Manasuki Nachindhi will be a big surprise; it has an element of innocence, reveals Sundeep Kishan
In his upcoming film, Manasuki Nachindhi, Sundeep plays an aspiring photographer, who elopes along with his to-be-bride from their own wedding.
After scoring plenty of brownie points for his performance in Maanagaram, 2017 was pretty much a bumpy ride for Sundeep Kishan. None of his Telugu films including Nakshatram, C/O Surya and Project Z, did well at the box-office, even though his career in Tamil cinema seemed to be going steady.
“I shot for nearly 270 days last year and spent the remaining time promoting my films. And it was such a complicated situation for me because although my Tamil films were doing well, I couldn’t enjoy them because I was going nowhere in my home turn,” Sundeep Kishan laughs, adding, “I must confess that I was so exhausted that I didn’t have enough time to think about anything else. I had to take break for four months! Serious cinema gives you a creative high, but then, I think I overdid it a little. That’s when I realised that I’ve to also do what people expect from me - simple, fun films, where I play guy next door. I should have done this a while ago, but better late than never.”
In his upcoming film, Manasuki Nachindhi, Sundeep plays an aspiring photographer, who elopes along with his to-be-bride from their own wedding. Directed by Manjula, Mahesh Babu’s sister, who herself was an actress few years ago, the film stars Sundeep, Amyra Dastur, and Tridha Chaudhary in lead roles.
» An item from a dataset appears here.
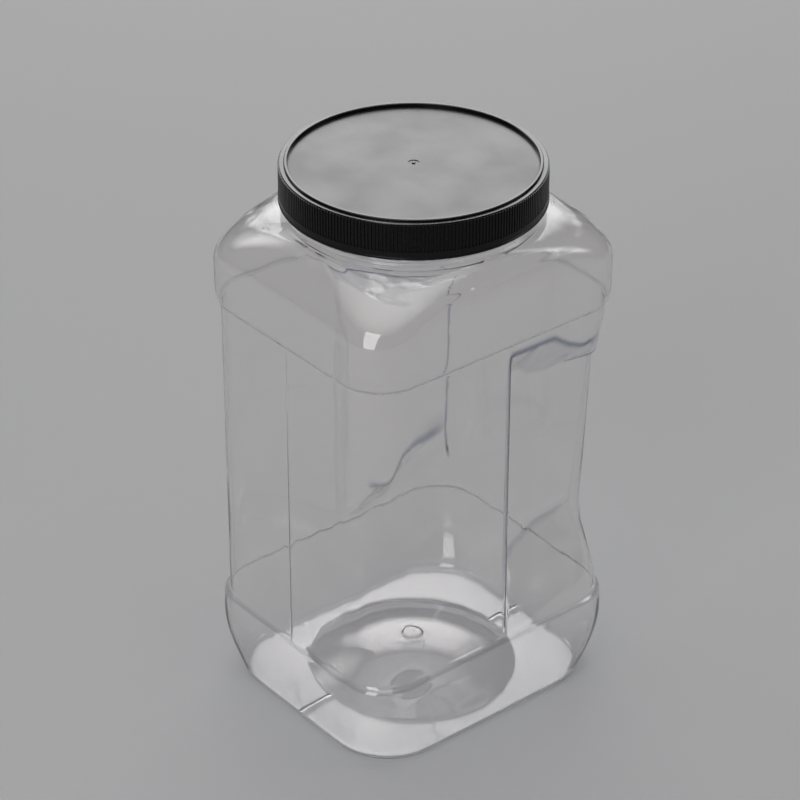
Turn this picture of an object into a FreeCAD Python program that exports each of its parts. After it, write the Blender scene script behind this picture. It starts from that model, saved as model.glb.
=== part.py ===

“Manasuki Nachindhi will be a big surprise for the audience, who have seen me in serious films all these days. I’ve realised that I’m someone who’s driven by films which have a positive social message. The film dabbles with themes like self-realisation and going back to your roots. During our childhood, playing cricket was our definition of fun, but today, kids are hooked more to Netflix. Everything has changed. In a way, Manasuki Nachindhi still has an element of innocence about it. Moreover, it explores the characters who are from an upper-middle class background. Nature also plays an important role, and Mahesh Babu has given a voice-over for that,” Sundeep reveals.
The actor is all praise for Manjula’s perseverance and clarity about what kind of film she wanted to do. Apparently, she waited for almost eight months for popular writer Sai Madhav Burra to come onboard since he was busy with other commitments. And last year, when she pitched the story to Sundeep Kishan, who was busy juggling between Telugu and Tamil films, Manjula stuck to her belief in the actors she had in mind to play the lead roles and the team that she wanted to work with.
“What I really liked about Manjula is that she’s very passionate about the script and it’s very close to her sensibilities. She didn’t want to make her debut with a masala film. She picked up a premise which she understands. When you work with a director who has dug into her experiences in life, it doesn’t feel like a film. She’s kind of inspired by new-age films like Wake Up Sid, Zindagi Na Milegi Dobara and Dear Zindagi, and those are the kind of films that she wanted to make as a director,” Sundeep says, adding, “If I have to put our film in a box, then Manasuki Nachindi is set in a similar space like Nuvve Kavali and Jaane Tu Ya Jaane Na.”
Admittedly, in the past, he had shied away from taking up romantic films because he couldn’t connect with the emotion and pain of love, and it took him a long time to get over that mental block. “It’s hard to make a film that appeals to everyone and love stories are something that have something for everyone. It took me ages to understand the pain in love stories. And every love story has more or less, the same story. But what makes a love story different are the characterizations.”
The actor is excited about the current state of Telugu cinema which has embraced slice-of-life dramas. “The success of films like Pellichoopulu, Arjun Reddy, and Tholiprema is quite heartwarming. The time is right for a film like Manasuki Nachindhi because people have warmed up to films in this genre. This year, I’m going to be little more cautious about what I take up, and try to work with young directors and choose characters that suit my age. And I’ve made up my mind to do two films a year and deliver my best, instead of burning myself out with more work than I can handle,” Sundeep Kishan signs off.